The time between the South and West is a time when we are cut loose from the family who raised us and are expected to find our own way. Many people spend their 20s searching for their soul’s vision, sometimes without knowing that is what they are doing. A community that understands this helps the initiate by recognizing the death of their old, childhood self, and supports their re-birth into the next phase of life.

The Bar/Bat Mitzvah initiation and the Vision Quest were both originally earth-based rituals, embraced by the tribe, that involved physical as well as spiritual challenges in the wilderness.
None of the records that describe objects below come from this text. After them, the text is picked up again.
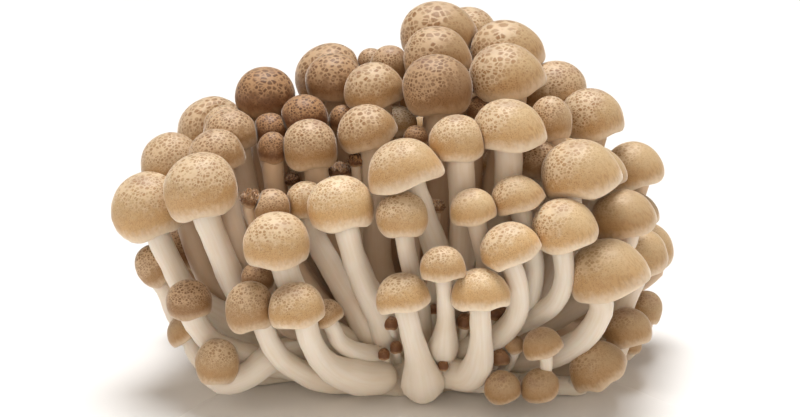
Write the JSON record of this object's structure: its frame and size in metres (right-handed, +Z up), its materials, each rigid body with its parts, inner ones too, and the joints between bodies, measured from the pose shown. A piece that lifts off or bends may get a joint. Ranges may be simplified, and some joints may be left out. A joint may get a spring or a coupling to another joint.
{
  "type": "beech mushroom cluster",
  "caption": "Dense cluster of small brown-capped mushrooms on pale stems grown together at a flat cut butt, standing unheld.",
  "frame": {"origin": "middle of the cluster's bounding box, on the surface it stands on", "axes": "+X to the right across the cluster's width, -Y to the front, +Z up"},
  "size_m": [0.14, 0.103, 0.0844],
  "materials": {
    "cap_flesh": "satin, tan, marbled with a paler net",
    "stem_flesh": "matt, cream white"
  },
  "bodies": {
    "root": {"stems_and_butt": "stem_flesh", "cap_left_1": "cap_flesh", "cap_left_2": "cap_flesh", "cap_left_3": "cap_flesh", "cap_left_4": "cap_flesh", "cap_left_5": "cap_flesh", "cap_left_7": "cap_flesh", "cap_left_8": "cap_flesh", "cap_left_11": "cap_flesh", "cap_left_12": "cap_flesh", "cap_left_13": "cap_flesh", "cap_left_14": "cap_flesh", "cap_left_15": "cap_flesh", "cap_left_16": "cap_flesh", "cap_top_1": "cap_flesh", "cap_top_2": "cap_flesh", "cap_top_3": "cap_flesh", "cap_top_4": "cap_flesh", "cap_top_5": "cap_flesh", "cap_top_6": "cap_flesh", "cap_top_9": "cap_flesh", "cap_top_10": "cap_flesh", "cap_middle_1": "cap_flesh", "cap_middle_2": "cap_flesh", "cap_middle_3": "cap_flesh", "cap_middle_4": "cap_flesh", "cap_right_1": "cap_flesh", "cap_right_2": "cap_flesh", "cap_right_3": "cap_flesh", "cap_right_4": "cap_flesh", "cap_right_6": "cap_flesh", "cap_right_7": "cap_flesh", "cap_right_8": "cap_flesh", "cap_right_9": "cap_flesh", "cap_right_10": "cap_flesh", "cap_right_11": "cap_flesh", "cap_right_13": "cap_flesh", "cap_right_15": "cap_flesh", "cap_front_1": "cap_flesh", "cap_front_3": "cap_flesh", "cap_front_4": "cap_flesh", "cap_front_5": "cap_flesh", "cap_front_6": "cap_flesh", "cap_front_8": "cap_flesh", "cap_front_10": "cap_flesh", "cap_back_high_1": "cap_flesh", "cap_back_high_2": "cap_flesh", "cap_back_high_3": "cap_flesh", "cap_back_high_4": "cap_flesh", "cap_back_high_5": "cap_flesh", "cap_back_middle_1": "cap_flesh", "cap_back_middle_2": "cap_flesh", "cap_back_middle_3": "cap_flesh", "cap_back_middle_4": "cap_flesh", "cap_back_middle_5": "cap_flesh", "cap_back_middle_6": "cap_flesh", "cap_back_middle_7": "cap_flesh", "cap_back_middle_8": "cap_flesh", "cap_back_low_3": "cap_flesh", "cap_back_low_4": "cap_flesh"}
  },
  "joints": []
}
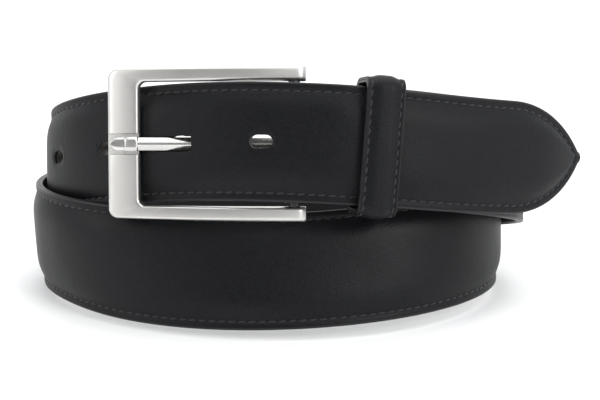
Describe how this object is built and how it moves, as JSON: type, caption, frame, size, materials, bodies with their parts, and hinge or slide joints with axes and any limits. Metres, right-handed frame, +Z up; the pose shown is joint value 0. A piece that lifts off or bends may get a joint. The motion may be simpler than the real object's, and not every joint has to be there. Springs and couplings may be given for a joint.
{
  "type": "leather dress belt",
  "caption": "Padded black leather dress belt, buckled and coiled into a loop, with a satin metal frame buckle, a pointed tip, punched holes, edge stitching and a leather keeper.",
  "frame": {"origin": "centre of the bounding box in plan, at the level the belt stands on", "axes": "+Z up; +X to the right along the coil's long direction as seen from the buckle side, the way the tip points; the buckle faces -Y"},
  "size_m": [0.1831, 0.1272, 0.0807],
  "materials": {
    "black_leather": "finely grained, semi-matt, with painted edges",
    "lining_leather": "smooth, matt",
    "strap_padding": "bonded felt, matt",
    "black_thread": "waxed thread, soft sheen",
    "satin_nickel": "satin nickel plate",
    "polished_nickel": "polished nickel plate",
    "steel_wire": "drawn wire"
  },
  "bodies": {
    "strap": {"strap_outer_leather": "black_leather", "strap_padding_core": "strap_padding", "strap_lining": "lining_leather", "strap_stitching_upper": "black_thread", "strap_stitching_lower": "black_thread", "turned_end_stitching": "black_thread"},
    "buckle": {"buckle_frame": "satin_nickel", "buckle_cross_bar": "satin_nickel"},
    "prong": {"prong": "polished_nickel"},
    "keeper": {"keeper_outer_leather": "black_leather", "keeper_padding": "strap_padding", "keeper_lining": "lining_leather", "keeper_stitching_left": "black_thread", "keeper_stitching_right": "black_thread", "keeper_staple": "steel_wire"}
  },
  "joints": [
    {"name": "buckle_rock", "type": "hinge", "parent": "strap", "child": "buckle", "pos_m": [-0.00175, -0.04973, 0.05758], "axis": [0, 0.1822, 0.9833], "range_deg": [0, 1.2]},
    {"name": "prong_lift", "type": "hinge", "parent": "buckle", "child": "prong", "pos_m": [-0.00175, -0.04973, 0.05758], "axis": [0, 0.1822, 0.9833], "range_deg": [0, 1]},
    {"name": "keeper_slide", "type": "hinge", "parent": "strap", "child": "keeper", "pos_m": [0.00289, 0.04152, 0.03972], "axis": [0.0736, 0.1966, 0.9777], "range_deg": [-2.99, 4.79]}
  ]
}
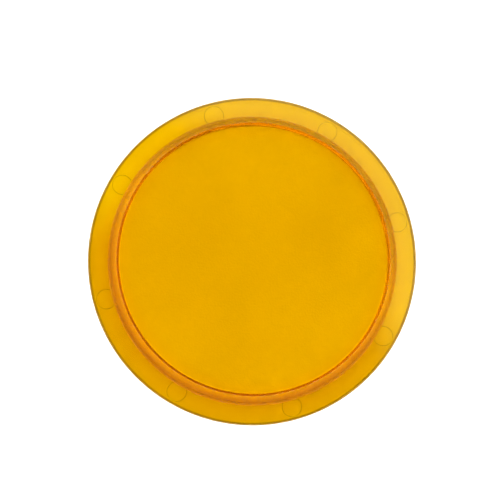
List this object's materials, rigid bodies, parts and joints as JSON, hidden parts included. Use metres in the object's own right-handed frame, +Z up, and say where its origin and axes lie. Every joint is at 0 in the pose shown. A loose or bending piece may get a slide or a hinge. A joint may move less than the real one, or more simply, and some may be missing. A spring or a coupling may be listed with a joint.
{
  "type": "raised pavement marker",
  "caption": "Low round road marker with a clear amber lens cap: flat raised top, leaning wall, thin flange, and an adhesive pad underneath.",
  "frame": {"origin": "middle of the adhesive pad's underside, the face that meets the road", "axes": "+Z up, away from the road, along the marker's axis; +X and +Y are across the disc"},
  "size_m": [0.1, 0.1, 0.0147],
  "materials": {
    "amber_plastic": "clear amber, moulded, glossy",
    "white_foam": "smooth off-white closed-cell foam",
    "prismatic_film": "silver-white microprismatic strip",
    "white_core_plastic": "white, moulded, fine satin",
    "cast_filler": "cast mineral-filled resin",
    "tan_sealant": "cured tan sealant, satin",
    "white_plate_plastic": "white, moulded, satin",
    "stainless_screw": "plain stainless steel",
    "butyl": "black tacky butyl, faintly rough"
  },
  "bodies": {
    "root": {"lens_cap": "amber_plastic", "backing_disc": "white_foam", "reflective_band": "prismatic_film", "core_body": "white_core_plastic", "core_fill": "cast_filler", "sealant_bead": "tan_sealant", "base_plate": "white_plate_plastic", "base_screws": "stainless_screw", "adhesive_pad": "butyl"}
  },
  "joints": []
}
Just as our ancestors had to spend 40 years in the wilderness to pass into the promised land, each one of us must leave everyday life, and in the dynamic solitude of nature find our truest voice. This space is sorely missing in our culture, and re-claiming this ancient rite would create a world of people who joyously know and share their personal gifts.
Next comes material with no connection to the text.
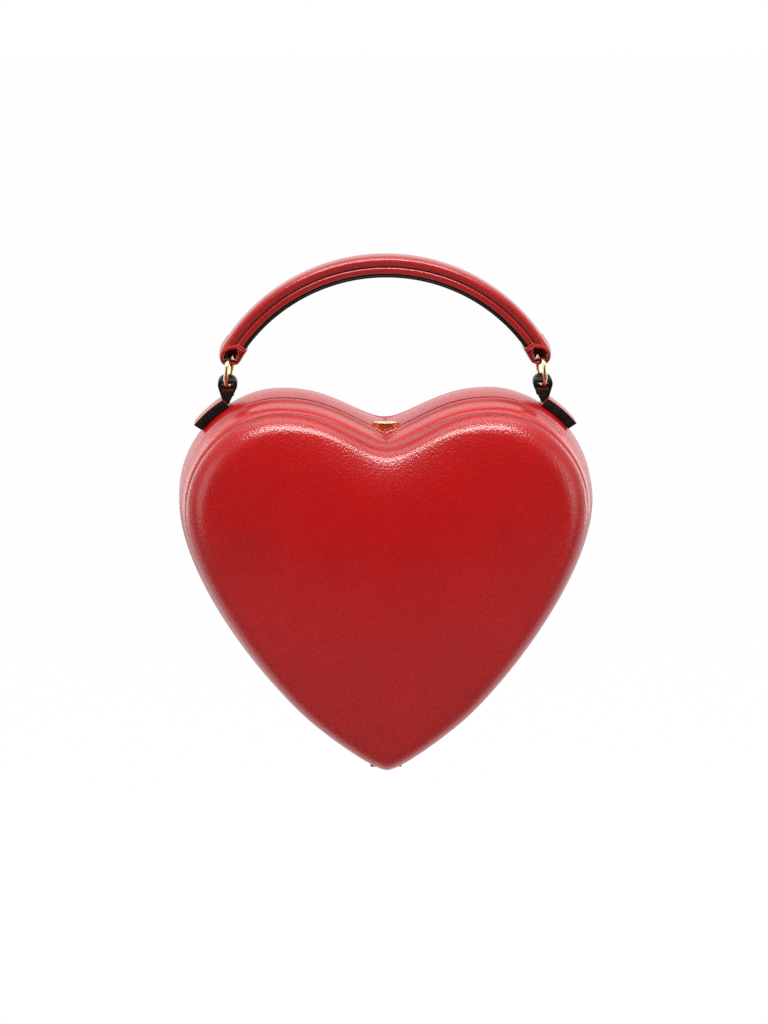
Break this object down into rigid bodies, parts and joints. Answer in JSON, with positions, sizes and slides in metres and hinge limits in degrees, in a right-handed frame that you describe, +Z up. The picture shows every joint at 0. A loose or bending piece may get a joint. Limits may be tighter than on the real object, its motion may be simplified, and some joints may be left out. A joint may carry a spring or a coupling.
{
  "type": "heart shaped purse",
  "caption": "Padded leather purse in the shape of a heart, hinged at its tip, with a push button clasp in its cleft and an arched top handle on rings.",
  "frame": {"origin": "middle of the handle's underside at the top of its arch, where the fingers hook", "axes": "+X across the heart to its right as seen from the front, -Y the front, +Z up from the tip of the heart to the handle"},
  "size_m": [0.1842, 0.0825, 0.2314],
  "materials": {
    "red_leather": "satin",
    "painted_edge": "satin",
    "brass": "polished",
    "steel": "satin",
    "foam": "matte",
    "board": "matte",
    "suede": "matte"
  },
  "bodies": {
    "handle": {"handle_core": "steel", "handle_padding": "foam", "handle_cover": "red_leather", "handle_band": "red_leather", "handle_base": "painted_edge", "handle_end_left": "red_leather", "handle_end_right": "red_leather"},
    "ring_left": {"ring_left": "brass"},
    "ring_right": {"ring_right": "brass"},
    "back_half": {"back_panel": "red_leather", "back_rim": "red_leather", "back_padding": "foam", "back_former": "board", "back_lining": "suede", "back_frame": "brass", "slip_pocket": "suede", "tab_left": "painted_edge", "tab_right": "painted_edge", "gusset_left": "red_leather", "gusset_right": "red_leather", "hinge_back_leaf": "brass", "hinge_pin": "steel", "hinge_back_rivets": "brass", "clasp_housing": "steel", "clasp_rivets": "brass", "clasp_catch": "steel", "clasp_spring": "steel"},
    "clasp": {"clasp_button": "brass"},
    "front_half": {"front_panel": "red_leather", "front_rim": "red_leather", "front_padding": "foam", "front_former": "board", "front_lining": "suede", "front_frame": "brass", "hinge_front_leaf": "brass", "hinge_front_rivets": "brass", "strike_plate": "brass", "strike_rivets": "brass"}
  },
  "joints": [
    {"name": "bag_swing", "type": "hinge", "parent": "handle", "child": "back_half", "pos_m": [0, 0, -0.0427], "axis": [1, 0, 0], "range_deg": [-80, 80]},
    {"name": "ring_left_swing", "type": "hinge", "parent": "handle", "child": "ring_left", "pos_m": [-0.0694, 0, -0.0427], "axis": [1, 0, 0], "range_deg": [-40, 40]},
    {"name": "ring_right_swing", "type": "hinge", "parent": "handle", "child": "ring_right", "pos_m": [0.0694, 0, -0.0427], "axis": [1, 0, 0], "range_deg": [-40, 40]},
    {"name": "lid_open", "type": "hinge", "parent": "back_half", "child": "front_half", "pos_m": [0, -0.015, -0.2197], "axis": [1, 0, 0], "range_deg": [0, 50], "deforming": ["gusset_left", "gusset_right", "clasp_catch"]},
    {"name": "clasp_press", "type": "slide", "parent": "back_half", "child": "clasp", "axis": [0, 0, 1], "range_m": [-0.0018, 0], "stiffness_N_per_m": 800, "springref_m": 0.0008, "deforming": ["clasp_spring", "clasp_catch"]}
  ],
  "couplings": [
    {"joint": "ring_left_swing", "follows": "bag_swing", "ratio": 0.5},
    {"joint": "ring_right_swing", "follows": "bag_swing", "ratio": 0.5}
  ]
}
The West, Ma’arav, “the place of blending” is where the sun sets and corresponds with Autumn and the High Holy Days when the final harvests of the year are coming in. In the course of a day, it is the ingathering time, when we gather for a meal with our family. In our life, it is the time when we harvest all that we have learned and we begin to confidently share our gifts with our community. This is the place of birthing, where we give birth to children and/or our unique offering to the world. I asked Rabbi Sarah Etz-Alon why the west, which seems to be the most stable part of person’s life is associated with blending, the state of being neither here nor there. She responded that an adult is someone who no longer sees the world as black or white, good or bad, but can live within ma’arav, the blending, ever-changing, and ultimately undefinable in-between space that is life.

The North, Tzafon, “the hidden place”. This is midnight, winter, Chanukah and the place of mystery. This is the place of the Elder, the one who serves in the twilight of their life. To be a true elder, one must have passed through each direction and be able to guide and initiate others because of what they gained in their journey around the wheel. We meditate into the flickering flame of the chanukia and we are reminded of Eish, the word for fire and human that reflects our mysterious and spiritual nature. In the midst of the winter, the natural world is dormant, and in the human cycle, one prepares for death, coming ever closer to the non-physical world. When death arrives we enter into the liminal space in-between, the place of twilight. We prepare for the sunrise of our next gilgul—the Hebrew word for reincarnation, or literally “wheel.”

What I have explained is only the first layer of a cosmology that draws deep from Kabbalah and our mystical teachings, of which I am only a beginning student. Some food for thought that takes this even more out of linear time: Reb Sarah explains that just as the angels of Jacob’s dream were ascending and descending on the ladder at the same time, the Jewish medicine wheel moves in both directions. All directions are happening simultaneously even though one may be more illuminated in our present moment.

Like a vibrant eco-system, where the fallen leaves create fertile soil for new growth, the spiritual compost of each phase of our life cycle creates fertile ground for our next personal evolution. We have seen the destruction and violence that results from a world that sees Adam (earth-being) as separate from Adamah (earth). I believe that, as a culture, we are in the pre-dawn (the Northeast) and are moving towards the east where, from the Mitzrayim (narrow place) of our current socio-cultural landscape, we will birth a new culture that embraces ourselves as an intimate part of all creation.